In one of the worst examples of attempts to gag the media in South Sudan, in 2010, security forces in the capital Juba, raided two media houses, arrested personnel and even ordered them to shut their operations. Juba’s Bakhita and Liberty FM stations went off air for close to two hours after security forces purportedly dispatched by the Public Security Director’s Office, stormed them and ordered their immediate closure.

First to be arrested was Liberty FM’s Albino Tokwano, the station’s General Manager. Speaking to The People’s Voice, Mr Tokwano, who vividly recalled the incident said, “They bundled us into their vehicle before driving us to the office of the Director General of Public Security.”

“They demanded copies of our popular ‘Evening Drive’ live call-in programme. They alleged that we hosted a senior political figure whose sentiments and utterances presented the SPLM government in a bad light,” asserted Mr Tokwano. “When they released us, they asked us never to host anybody critical of the government or else they promised to permanently shut down our station,” he added.

The same day, Bhakita FM’s Director, Sister Cecilia, was also arrested and bundled into a police car before being driven to the public security office for interrogation. She was accused of hosting opposition leaders in programmes that were allegedly aimed at discrediting the government.

Radio Bhakita’s Station Manager, Sister Paula, confirmed that indeed her colleague, Sister Cecelia, was picked up and questioned for nearly two hours at the Director of Public Security’s offices. “During all that time, our station remained closed as security agents surrounded the building after switching off our equipment. They however returned back the keys after grilling Sister Cecilia,” said Sister Paula.

In fact, 2010 as a whole was a bad year for press freedom, witnessing a high number of incidents all over South Sudan. In Bor town of Jonglei state, a journalist was arrested, harassed and detained for more than three days only to be released without charge. In Unity state, another journalist was arrested, beaten and tortured in detention.
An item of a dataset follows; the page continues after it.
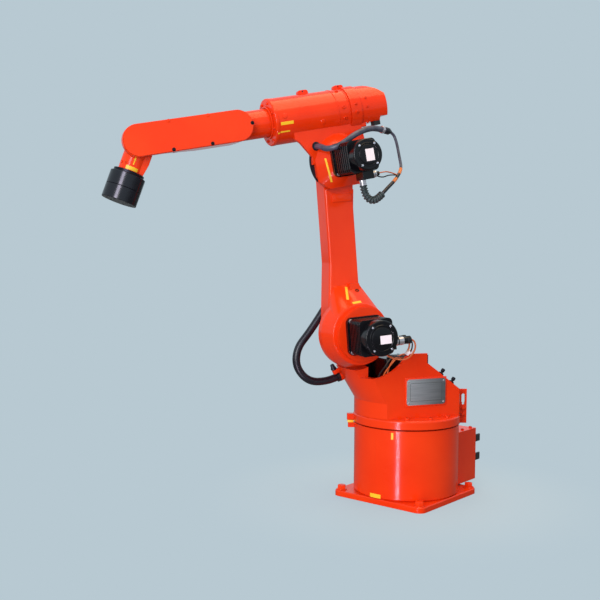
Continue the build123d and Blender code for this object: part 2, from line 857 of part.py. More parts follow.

In Western Equatoria, a female journalist was intimidated and reportedly sexually abused. In all three cases, according to security intelligence officers, the reporters were suspected of spying. In Eastern Equatoria, a journalist was arrested, harassed and detained for two days.

In April 2010, Banifacio Taban Kuich, a reporter with online journal, Sudan Votes, was arrested and beaten before being detained for thirteen days in Upper Nile’s Bentiu town. Banifacio was also accused of spying for the Khartoum regime by allegedly pretending to be a journalist.
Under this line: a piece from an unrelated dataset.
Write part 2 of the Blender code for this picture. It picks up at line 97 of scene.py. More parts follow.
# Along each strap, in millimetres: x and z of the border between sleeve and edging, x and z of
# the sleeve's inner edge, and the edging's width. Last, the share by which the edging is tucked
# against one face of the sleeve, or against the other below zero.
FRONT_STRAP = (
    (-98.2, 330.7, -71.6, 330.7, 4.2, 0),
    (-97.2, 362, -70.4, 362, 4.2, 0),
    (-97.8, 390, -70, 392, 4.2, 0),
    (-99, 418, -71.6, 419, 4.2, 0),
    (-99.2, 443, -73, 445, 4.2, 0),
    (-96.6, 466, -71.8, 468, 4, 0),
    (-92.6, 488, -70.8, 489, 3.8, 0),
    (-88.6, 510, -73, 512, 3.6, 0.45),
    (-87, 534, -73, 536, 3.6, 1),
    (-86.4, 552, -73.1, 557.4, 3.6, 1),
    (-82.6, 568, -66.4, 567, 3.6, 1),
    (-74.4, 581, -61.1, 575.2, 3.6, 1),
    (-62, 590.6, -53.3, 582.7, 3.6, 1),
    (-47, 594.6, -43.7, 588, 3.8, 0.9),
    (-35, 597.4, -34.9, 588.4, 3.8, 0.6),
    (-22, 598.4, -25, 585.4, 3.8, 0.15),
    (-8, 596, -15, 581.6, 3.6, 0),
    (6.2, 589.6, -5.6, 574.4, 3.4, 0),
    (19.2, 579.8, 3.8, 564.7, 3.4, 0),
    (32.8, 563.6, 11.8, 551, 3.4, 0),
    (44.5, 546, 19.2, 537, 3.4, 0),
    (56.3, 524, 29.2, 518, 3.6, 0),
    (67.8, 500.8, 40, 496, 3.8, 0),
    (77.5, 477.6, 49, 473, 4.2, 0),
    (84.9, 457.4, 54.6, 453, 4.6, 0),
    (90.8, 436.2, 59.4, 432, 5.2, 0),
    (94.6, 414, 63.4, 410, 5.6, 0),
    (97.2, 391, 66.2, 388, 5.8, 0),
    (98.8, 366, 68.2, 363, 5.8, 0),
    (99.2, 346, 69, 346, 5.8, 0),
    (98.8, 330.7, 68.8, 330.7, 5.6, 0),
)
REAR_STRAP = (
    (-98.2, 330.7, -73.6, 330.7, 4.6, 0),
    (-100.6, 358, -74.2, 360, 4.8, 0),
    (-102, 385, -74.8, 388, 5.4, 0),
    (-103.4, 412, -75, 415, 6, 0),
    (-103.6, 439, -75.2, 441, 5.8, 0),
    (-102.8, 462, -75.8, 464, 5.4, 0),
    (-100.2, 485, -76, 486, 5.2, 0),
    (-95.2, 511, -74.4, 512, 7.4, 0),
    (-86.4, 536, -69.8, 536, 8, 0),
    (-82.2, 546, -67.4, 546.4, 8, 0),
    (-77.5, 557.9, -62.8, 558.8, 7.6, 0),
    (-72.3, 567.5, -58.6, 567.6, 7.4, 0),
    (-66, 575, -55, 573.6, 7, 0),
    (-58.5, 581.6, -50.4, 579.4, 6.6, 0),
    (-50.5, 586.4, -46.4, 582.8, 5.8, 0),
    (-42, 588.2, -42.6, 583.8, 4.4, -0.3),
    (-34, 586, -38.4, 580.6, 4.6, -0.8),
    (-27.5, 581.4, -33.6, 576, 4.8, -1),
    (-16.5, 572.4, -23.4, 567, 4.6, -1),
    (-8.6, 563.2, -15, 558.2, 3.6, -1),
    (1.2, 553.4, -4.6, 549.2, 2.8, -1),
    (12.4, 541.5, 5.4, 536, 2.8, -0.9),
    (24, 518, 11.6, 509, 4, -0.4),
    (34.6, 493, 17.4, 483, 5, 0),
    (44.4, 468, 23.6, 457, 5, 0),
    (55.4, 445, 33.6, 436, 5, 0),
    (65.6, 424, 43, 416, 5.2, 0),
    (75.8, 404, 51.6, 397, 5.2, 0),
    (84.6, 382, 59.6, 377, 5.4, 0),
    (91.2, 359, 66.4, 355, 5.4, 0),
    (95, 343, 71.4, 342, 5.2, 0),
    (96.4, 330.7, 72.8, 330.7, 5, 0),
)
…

In Lakes state a journalist was taken from his house and locked up after publishing a story that seemed to implicate state authorities in corruption. In other cases from Lakes State, there are many examples of journalists being compelled to broadcast biased information, especially that perceived to be destructive to the establishment’s adversaries or favorable to those in powerful positions.

sudanmapminiThe situation this year has not shown any signs of improvement. A Sudan Radio Service journalist was detained by public security in Wau, after he was picked up by plain-clothed security, in May, for taking photographs without permission. The reporter, Mohammed Arkou Ali, was on an official assignment to gather news and programmes for the Darfur News and Information Service. On May 21st, Ali was moved from a detention center outside Wau town where he had been held for thirteen days to the public security office in Wau, from where he was later released after a further five days in detention, after petitions and protests by the management of his radio station.
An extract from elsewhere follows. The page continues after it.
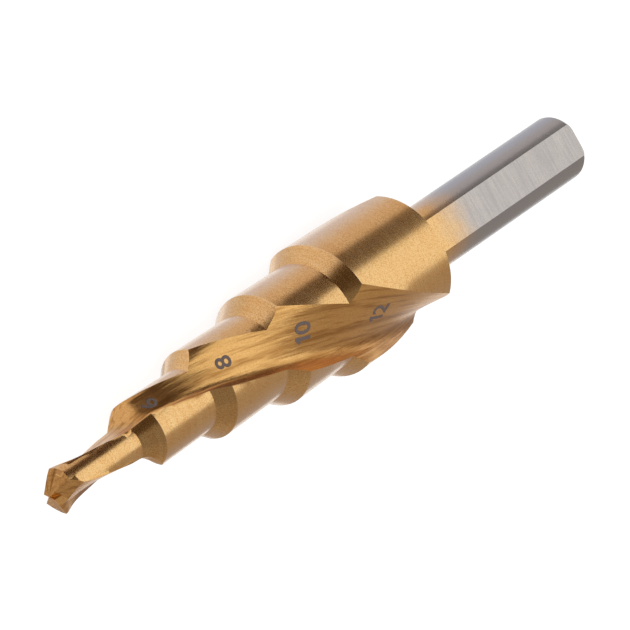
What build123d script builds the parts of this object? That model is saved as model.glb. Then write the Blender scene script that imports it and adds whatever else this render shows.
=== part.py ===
from build123d import *
import math
import os

# A two-flute step drill, ground from one bar. Millimetres.
# It is shaped upright, with its axis on Z and its tip at Z 0, and laid on its side at the end.
# Angles run anticlockwise about the axis, looking from the shank to the tip.

# Cylindrical lands
pilot_diameter = 4.0
pilot_length = 9.6
step_diameters = (6.0, 8.0, 10.0, 12.0)
cone_lengths = (1.7, 1.45, 1.75, 1.35)
land_lengths = (6.5, 6.75, 6.5, 10.55)
back_taper = 0.9                 # degrees, so that a land doesn't rub behind its front corner
back_chamfer = 0.45

# Shank for a drill chuck
shank_diameter = 6.0
shank_length = 23.7
shank_end_radius = 0.35
flat_count = 3
flat_to_axis = 2.57
flat_angle = 7.4                 # where the middle of the first flat lies

# Flutes
flute_count = 2
helix_lead = 98.0
wall_start_angle = -48.2         # direction of the cutting wall at the tip
rake_offset = 0.6                # how far the cutting wall stands ahead of the axis, along the steps
core_at_tip = 0.97               # distance from the axis to the flute's back wall
core_growth = 0.0805             # what that distance gains over each millimetre of length
trough_share = 0.29              # trough radius as a share of the core
heel_angle = 117.0               # between the cutting wall and the back wall
heel_start_share = 1.4           # where the back wall starts to round over, as a share of the core
heel_round_share = 0.76          # radius of that rounding as a share of the core
heel_turn = 25.0

# Along the pilot the cutting wall stands closer to the axis and the flutes open wider
pilot_rake_offset = 0.31
pilot_heel_angle = 146.0
pilot_heel_turn = 3.0
offset_change = (9.0, 12.0)      # heights between which the pilot's values give way
widening = (9.9, 12.0)

# Drill point
point_angle = 118.0
lip_relief = 10.0
lip_angle = -57.0                # direction of the first lip
lip_offset = 0.52                # how far the lips stand ahead of the axis
flute_curl = 14.0                # how far the cutting walls turn back at the tip
curl_end = 3.8                   # height at which the cutting walls follow the helix again
gash_slope = 60.0                # of the notch that bares the inner end of a lip
gash_direction = 121.0           # the way it climbs, from the lip

# How the drill comes to rest on a table: over a flute, on three points of its two largest steps
resting_angle = -128.7           # the side of the drill that faces down
resting_tilt = 3.02              # how far the tip dips

section_spacing = 1.6
past_body = 2.0                  # how far a cutting tool runs past what it cuts

pilot_radius = pilot_diameter / 2
step_radii = [d / 2 for d in step_diameters]
largest_radius = max(step_radii)
taper = math.tan(math.radians(back_taper))
body_length = pilot_length + sum(cone_lengths) + sum(land_lengths) + back_chamfer
total_length = body_length + shank_length


def polar(start, angle, distance):
    """The point at a distance from another one, in a direction in degrees."""
    a = math.radians(angle)
    return (start[0] + distance * math.cos(a), start[1] + distance * math.sin(a))


def smooth_fall(z, start, end):
    """1 before start, 0 after end, and a smooth curve between them."""
    t = min(max((z - start) / (end - start), 0.0), 1.0)
    return 1.0 - t * t * (3.0 - 2.0 * t)


def turned_blank():
    """The bar after turning: pilot, cones, tapered lands and shank."""
    z = pilot_length
    outline = [(0, -past_body), (pilot_radius, -past_body), (pilot_radius, 0)]
    outline.append((pilot_radius - taper * pilot_length, z))
    for radius, cone, land in zip(step_radii, cone_lengths, land_lengths):
        z += cone
        outline.append((radius, z))
        z += land
        outline.append((radius - taper * land, z))
    outline.append((outline[-1][0] - back_chamfer, body_length))
    shank_radius = shank_diameter / 2
    round_start = (shank_radius, total_length - shank_end_radius)
    round_end = (shank_radius - shank_end_radius, total_length)
    outline += [(shank_radius, body_length), round_start]
    edges = [
        Polyline(*outline),
        RadiusArc(round_start, round_end, -shank_end_radius),
        Polyline(round_end, (0, total_length), outline[0]),
    ]
    return revolve(Plane.XZ * make_face(edges), Axis.Z)


def offset_at(z):
    """How far the cutting wall stands ahead of the axis at a height."""
    lip = smooth_fall(z, 0.0, curl_end)
    steps = 1.0 - smooth_fall(z, *offset_change)
    extra = (lip_offset - pilot_rake_offset) * lip + (rake_offset - pilot_rake_offset) * steps
    return pilot_rake_offset + extra


def flute_section(z):
    """The outline of a flute at one height, with its cutting wall along the local X axis."""
    core = core_at_tip + core_growth * z
    offset = offset_at(z)
    pilot = smooth_fall(z, *widening)
    opening = heel_angle + (pilot_heel_angle - heel_angle) * pilot
    turn = heel_turn + (pilot_heel_turn - heel_turn) * pilot
    trough = trough_share * core

    # the corner where the two walls would meet without the trough's radius
    across = math.sin(math.radians(heel_angle))
    along = -math.cos(math.radians(heel_angle))
    corner = ((core - offset * along) / across, -offset)

    half = math.radians(opening / 2)
    wall_end = polar(corner, 0, trough / math.tan(half))
    back_start = polar(corner, -opening, trough / math.tan(half))
    trough_low = polar(corner, -opening / 2, trough / math.sin(half) - trough)

    heel_start = polar(corner, -opening, heel_start_share * core - offset)
    heel_radius = heel_round_share * core
    chord = 2 * heel_radius * math.sin(math.radians(turn / 2))
    half_chord = 2 * heel_radius * math.sin(math.radians(turn / 4))
    heel_middle = polar(heel_start, -opening - turn / 4, half_chord)
    heel_end = polar(heel_start, -opening - turn / 2, chord)

    outside = largest_radius + past_body
    far_wall = (outside, -offset)
    far_heel = polar(heel_end, -opening - turn, largest_radius)
    far_corner = (-1.2 * outside, -2.0 * outside)
    near_corner = (1.2 * outside, -2.0 * outside)
    edges = [
        Line(far_wall, wall_end),
        ThreePointArc(wall_end, trough_low, back_start),
        Line(back_start, heel_start),
        ThreePointArc(heel_start, heel_middle, heel_end),
        Line(heel_end, far_heel),
        Line(far_heel, far_corner),
        Line(far_corner, near_corner),
        Line(near_corner, far_wall),
    ]
    turned = wall_start_angle + 360.0 * z / helix_lead - flute_curl * smooth_fall(z, 0.0, curl_end)
    return Wire(edges).moved(Location((0, 0, z), (0, 0, turned)))


def flute():
    """One flute: its section swept up the drill, turning with the helix and growing with the core."""
    start = -past_body / 2
    end = body_length + past_body
    count = math.ceil((end - start) / section_spacing)
    heights = [start + (end - start) * i / count for i in range(count + 1)]
    return Solid.make_loft([flute_section(z) for z in heights])


def half_space(point, normal):
    """A block large enough to act as everything on the normal's side of a plane."""
    size = 10 * pilot_diameter
    return Plane(origin=point, z_dir=normal) * Box(size, size, size, align=(Align.CENTER, Align.CENTER, Align.MIN))


def point_cuts():
    """What grinding the point takes away for one lip: its flank, and the gash that bares the other lip."""
    lip = Plane(origin=(0, 0, 0), x_dir=polar((0, 0), lip_angle, 1) + (0,), z_dir=(0, 0, 1))
    outward = 1 / math.tan(math.radians(point_angle / 2))
    behind = math.tan(math.radians(lip_relief))
    flank = half_space((0, 0, behind * lip_offset), (outward, behind, -1))

    climb = math.tan(math.radians(gash_slope))
    up = polar((0, 0), gash_direction, climb)
    gash = half_space((0, 0, behind * lip_offset), (up[0], up[1], -1))
    behind_chisel = gash & half_space((0, 0, 0), (outward, behind, 0))
    ahead_of_other_lip = gash & half_space((0, lip_offset, 0), (0, 1, 0))
    return [lip * cut for cut in (flank, behind_chisel, ahead_of_other_lip)]


def shank_flats():
    """The blocks that are milled off the shank, one for each chuck jaw."""
    depth = shank_diameter
    block = Box(depth, 2 * depth, shank_length + past_body, align=(Align.MIN, Align.CENTER, Align.MIN))
    block = Pos(flat_to_axis, 0, body_length) * block
    return [Rot(0, 0, flat_angle + 360.0 * i / flat_count) * block for i in range(flat_count)]


def drill():
    body = turned_blank()
    cuts = [flute()] + point_cuts()
    for i in range(flute_count):
        turn = Rot(0, 0, 360.0 * i / flute_count)
        for cut in cuts:
            body -= turn * cut
    for block in shank_flats():
        body -= block
    return body


def lay_down(shape):
    """Lay the drill along X as it comes to rest, its tip towards -X, on Z 0 and centred over the origin."""
    shape = Rot(0, 0, -resting_angle) * shape
    shape = Rot(0, 90 - resting_tilt, 0) * shape
    box = shape.bounding_box()
    middle = box.center()
    return Pos(-middle.X, -middle.Y, -box.min.Z) * shape


os.makedirs("parts", exist_ok=True)
part = lay_down(drill())
export_step(part, "parts/step_drill.step")
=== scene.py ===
"""Studio scene for the step drill: its metals, its size marks, soft light and the camera.

Sizes are in mm and angles in degrees, except where a name or comment says otherwise.
"""

import math

import bmesh
import bpy
from mathutils import Matrix, Vector
from mathutils.bvhtree import BVHTree


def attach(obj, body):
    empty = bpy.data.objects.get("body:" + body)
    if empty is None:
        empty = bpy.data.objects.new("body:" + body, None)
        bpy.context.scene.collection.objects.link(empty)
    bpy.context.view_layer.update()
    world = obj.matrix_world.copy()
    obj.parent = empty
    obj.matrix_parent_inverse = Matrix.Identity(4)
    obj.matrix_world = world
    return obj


MM = 0.001

# Where the drill lies, in metres and radians: its tip on its axis, and how far it leans about Y from upright
TIP = Vector((-35.203, 0.0, 3.531)) * MM
LEAN = math.radians(86.98)
AXIS = Vector((math.sin(LEAN), 0.0, math.cos(LEAN)))
TURN = 128.7                           # how far the drill is turned about its axis

# The drill's own sizes, by distance from the tip: where its cones start and end, and where its body does
PILOT_RADIUS = 2.0
CONES = ((9.6, 11.3), (17.8, 19.25), (26.0, 27.75), (34.25, 35.6))
BACK_EDGE = 46.15
BODY_LENGTH = 46.6
HELIX_LEAD = 98.0
STEP_EDGES = tuple(end for start, end in CONES) + (BACK_EDGE,)

# How turned surfaces are told from ground ones: limits between which one gives way to the other
FACING_OUT = (0.05, 0.13)              # sine of the angle between the normal and the way out from the axis
BELOW_SKIN = (-0.45, -0.35)            # distance outside the blank's radius
ROUND_SHANK = (2.7, 2.8)               # distance from the axis, along the shank
BODY_END = (BODY_LENGTH - 0.05, BODY_LENGTH + 0.05)

# The coating, with its deeper shade, its rough valleys and burnt streaks, its flute lines darkened by burning
# and painted shade, its step edges paled by wear and a painted highlight, and a painted sheen where it is
# seen at a shallow angle
GOLD = (0.97, 0.67, 0.32)
GOLD_FLUTE = (0.93, 0.57, 0.21)
GOLD_DEEP = (0.81, 0.45, 0.155)
GOLD_RICH = (0.66, 0.29, 0.07)
# the darkest gold: burnt coating, and painted shade along dark lines in the flutes
GOLD_BURNT_AND_SHADE = (0.34, 0.145, 0.035)
# a paler gold at the step edges: partly wear, partly a painted highlight
GOLD_EDGE_HIGHLIGHT_AND_WEAR = (0.93, 0.70, 0.44)
# a painted sheen: the pale colour the coating takes where it is seen at a shallow angle
GOLD_PAINTED_SHEEN = (0.93, 0.84, 0.80)
RICH_SHARE = 0.6
BURNT_STREAKS = (0.47, 0.66, 0.7)      # from and to which height of the streaks, and how strongly
FINE_IN_BURNT_AND_SHADE = (0.35, 0.6, 0.6, 1.0)  # heights of the fine streaks, and the shares they leave
EDGE_HIGHLIGHT_AND_WEAR = (0.02, 0.07, 0.35)         # painted edge highlight with wear: from and to which distance from an edge, and how strongly
PAINTED_SHEEN_SLANT = (0.4, 0.95, 0.55)            # painted sheen: from and to which slant of the view, and how strongly
# how much of the painted sheen the flutes keep
PAINTED_SHEEN_IN_FLUTES = 0.3

# Lines along the flutes where the coating is darkened, partly burnt and partly painted shade where the flutes
# reflect dark; the third one paints out a pale reflection near the end of the flutes. Angle at the tip, half
# width, how strongly, and from which distance along the drill
SHADE_AND_BURNT_LINES = ((95.0, 8.0, 0.8, 0.0), (121.5, 8.0, 1.0, 0.0), (126.0, 13.0, 0.95, 39.0))
SHADE_LINE_START = 3.0                 # over which distance a dark line comes in

# The bare steel of the flats, with its deeper shade, and of the round of the shank
STEEL = (0.64, 0.575, 0.53)
STEEL_DARK = (0.42, 0.39, 0.375)
STEEL_TURNED = (0.475, 0.475, 0.485)
DARK_IN_VALLEYS = 0.3
COATING_FADE = (49.2, 55.2)            # the coating thins out between these distances from the tip
FADE_RAGGED = 3.0                      # over how much the noise moves its end

GOLD_ROUGHNESS = 0.22
STEEL_ROUGHNESS = 0.28
FLUTE_ROUGHNESS = 0.32
VALLEY_ROUGHNESS = 0.31
ROUGHNESS_CHANGE = 0.08

# Patterns, as how often they change per mm: across and along the drill for lines, all round for the others
RINGS = (0.25, 7.0)
FINE_STREAKS = (7.0, 0.35)
BROAD_STREAKS = (2.3, 0.07)
GRAIN = 11.0
CLOUD = 0.35
FADE_NOISE = 0.4
ROUGHNESS_NOISE = 1.4
VALLEY = (0.46, 0.62)                  # heights of the grain between which peaks give way to valleys
MARKS_RANGE = (0.3, 0.7)               # heights of the grinding marks between which the coating deepens
MARKS_SHARE = 0.4
CLOUD_SHARE = 0.5

# How far the patterns stand out
RING_HEIGHT = 0.003
FLAT_LINE_HEIGHT = 0.014
FINE_STREAK_HEIGHT = 0.010
BROAD_STREAK_HEIGHT = 0.045
GRAIN_HEIGHT = 0.0016

# Size marks: text, distance from the tip, angle about the axis, height of a digit
MARKS = (
    ("6", 12.95, -48.4, 1.55),
    ("8", 20.95, -20.6, 1.6),
    ("10", 29.3, 10.5, 1.7),
    ("12", 37.9, 41.2, 1.7),
)
MARK_COLOR = (0.08, 0.057, 0.05)
MARK_LIGHTER = 2.2                     # times as bright, where the speckle is lightest
MARK_SPECKLE = 6000.0                  # per metre
SPECKLE_RANGE = (0.2, 0.8)
MARK_ROUGHNESS = (0.5, 0.75)
MARK_BUMP = 0.004
MARK_BUMP_STRENGTH = 0.4
MARK_GRID = 0.12                       # how finely a mark is cut up to follow the flute
MARK_PROUD = 0.012
MARK_DEPTH = 0.03
STROKE_OFFSET = 0.018                  # how much bolder than the plain letters, as a share of their size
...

Also this year, both The Juba Post and The Citizen newspapers joined the list of media houses that have been attacked. Only a couple of days after the January 9th referendum, Michael Koma, Secretary General of UJOSS, and Chief Editor of The Juba Post, one of the most prominent national papers, was arrested, though quickly released, because of a piece he wrote about irregularities in the affairs of a leading bank. In April this year, an entire issue of The Juba Post was confiscated, and Mr Koma detained once again due to another piece on an interview with a rebel leader, which the government deemed was a threat to national security.

Koma explained, “All that I went through was just attempts by certain politicians to threaten and intimidate me to tone down my voice on issues perceived as corruption cases. Some powerful people would not want the media to expose their scandals yet they think journalists can be hoodwinked to cover their ills; this is why I was arrested and even summoned several times.”

In the same month, journalists from The Citizen newspaper were beaten by security forces as they reported on demolition work at Juba University and then the newspaper’s editor Nhial Bol was arrested after reporting on the attacks on his journalists.

Following the incidents in April, GoSS Minister for Information and Broadcasting, Dr Barnabas Benjamin Marial, reassured a delegation of Media Diversity Institute and UJOSS officials that the government was keen on promoting press freedom. According to Dr Marial, the reported cases of attacks on the media were merely isolated cases involving errant officers and some civil servants keen on maligning the otherwise good intentions of the young government. The delegation led by MDI’s Executive Director, Milica Pesic, and UJOSS’s Oliver Modi, had paid a courtesy call on the Minister to raise concerns over continued attacks on the media and the government’s perceived reluctance to pass the media bill.